Wednesday, March 21, 2018

To Me, It's Not "Just a Hat." In Fact, It's a Significant Reminder.

When I ran across America in 2006, I wore the same running hat every day. It was brand new and dark blue when I started the run, and over the course of 3,260 miles through the second hottest summer ever recorded in the U.S. it faded greatly! Like various items around my house from adventure runs I've done, my hat from that cross-country run is one of the things that remind me of what I've endured. I'm sure there are those who see just a hat and nothing more. However, for me, I see something that helped to shield and protect me from the elements as I journeyed solo from one ocean to another ocean.

The Nike Dri-Fit Running Hat was perfect for that coast-to-coast endeavor 12 years ago. Nearly every picture of me taken during that run shows me wearing the hat. There are only three photos showing me without it -- one was on the side of the road in 100+ degree temperatures showing how sweaty my hair was; one was taken at the home of a host family when I was showing how long my hair was getting; and, the third photo is of me running into the Atlantic Ocean with the hat in my hand raised above my head. Aside from those three moments, every photo has me wearing that hat.

So, why would I write a blog post about a hat? Does a hat really need to have a few hundred words written about it? Well, those who know me are aware that I spent most of my 40's beneath a hat. I'm about to turn 53 years of age and for the past several years I've only worn a hat a few dozen times. I retired from adventure running in November 2016 and these days I prefer to spend my active time on a bicycle wearing a bike helmet.

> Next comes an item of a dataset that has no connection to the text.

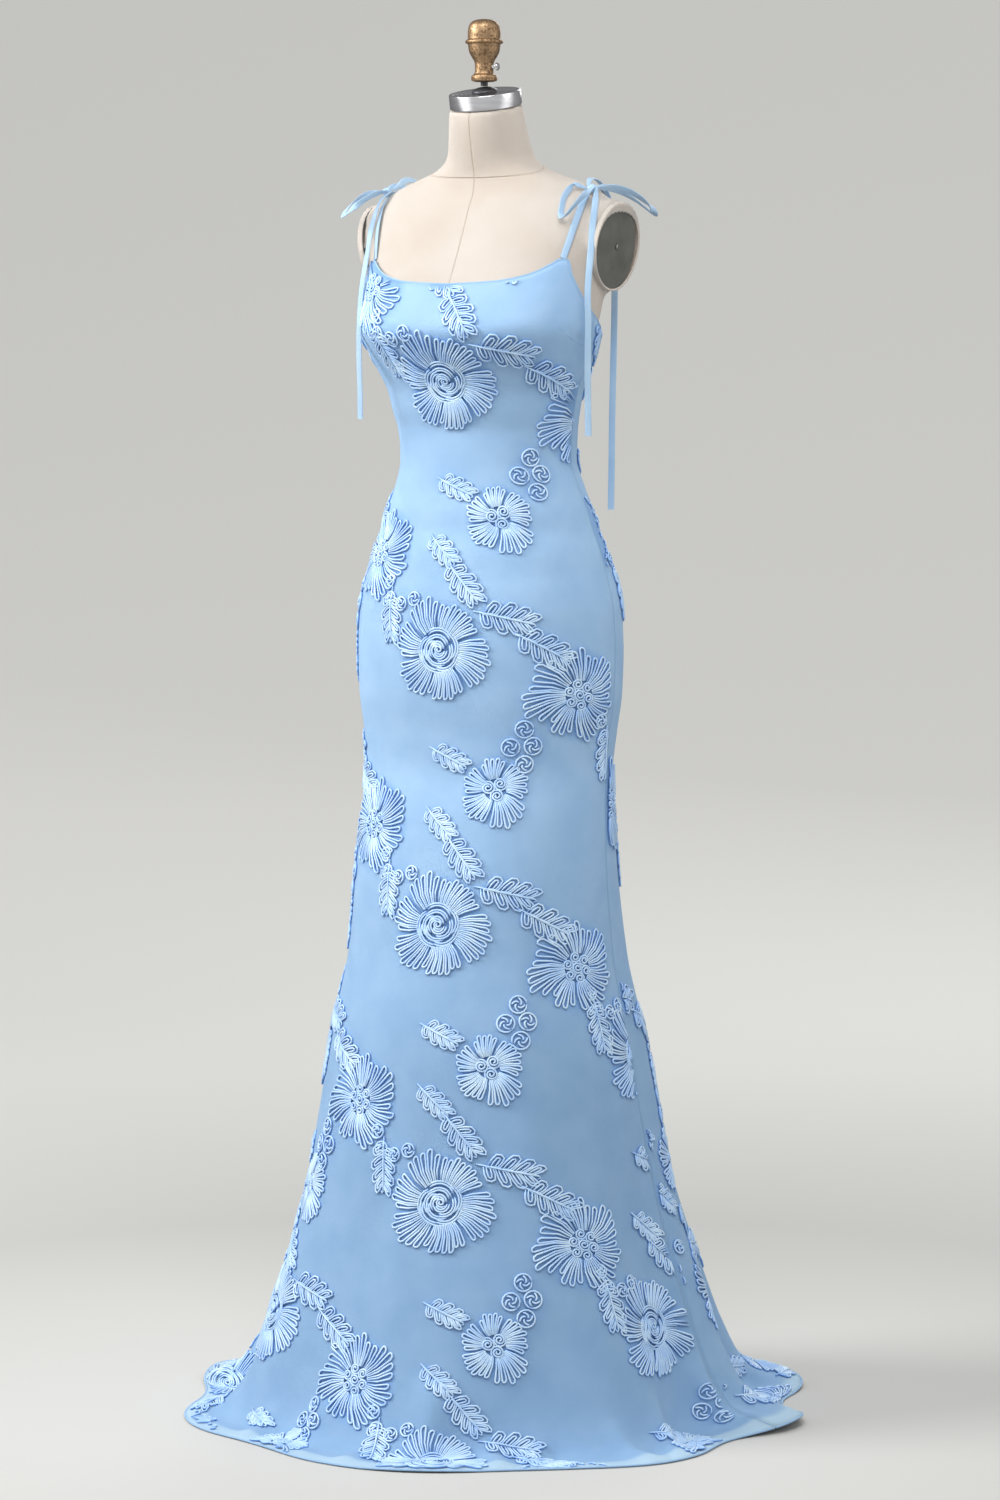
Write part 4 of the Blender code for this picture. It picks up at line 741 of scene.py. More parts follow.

The particular hat I wore across America was a daily necessity, much like my running shoes. I felt somewhat naked without it and it became part of my 'image' as an ultra-endurance adventure runner. Believe me, I tried several different hats before choosing to run across America in the Nike Dri-Fit hat. It was just the right fit for me and as I conquered the 15 states it became molded precisely to my head. In fact, I can slip it on even today and I immediately recall the feeling of running with it through the seemingly endless miles.

I think all athletes have a particular piece of equipment that is special to them. Aside from the support stroller that I pushed every step of the way, I would say that my hat is something that is quite reflective of the miles conquered. You see, as I spent nearly 4 months running through the summer heat, my skin got darker and my hat got lighter. The miles slowly changed the initial appearance of my body... as well as what I was wearing. Nothing got more direct sunlight than my hat, and it definitely shows that -- particularly to those who can see it in person and look at how dark blue the inside of the hat is that wasn't exposed to the sunlight!

As I write this, wearing that 12-year-old hat, I can nearly hear the ocean waves that I ran into on October 20, 2006. I gripped the hat in my right hand and held it up in victory. I had achieved my biggest running dream, experienced my own personal 'Olympics,' and had become the fifth person in history to run solo ocean-to-ocean across America. Odd as it may sound, that hat helped me to succeed. It will always be a reminder of the 6 million strides I endured.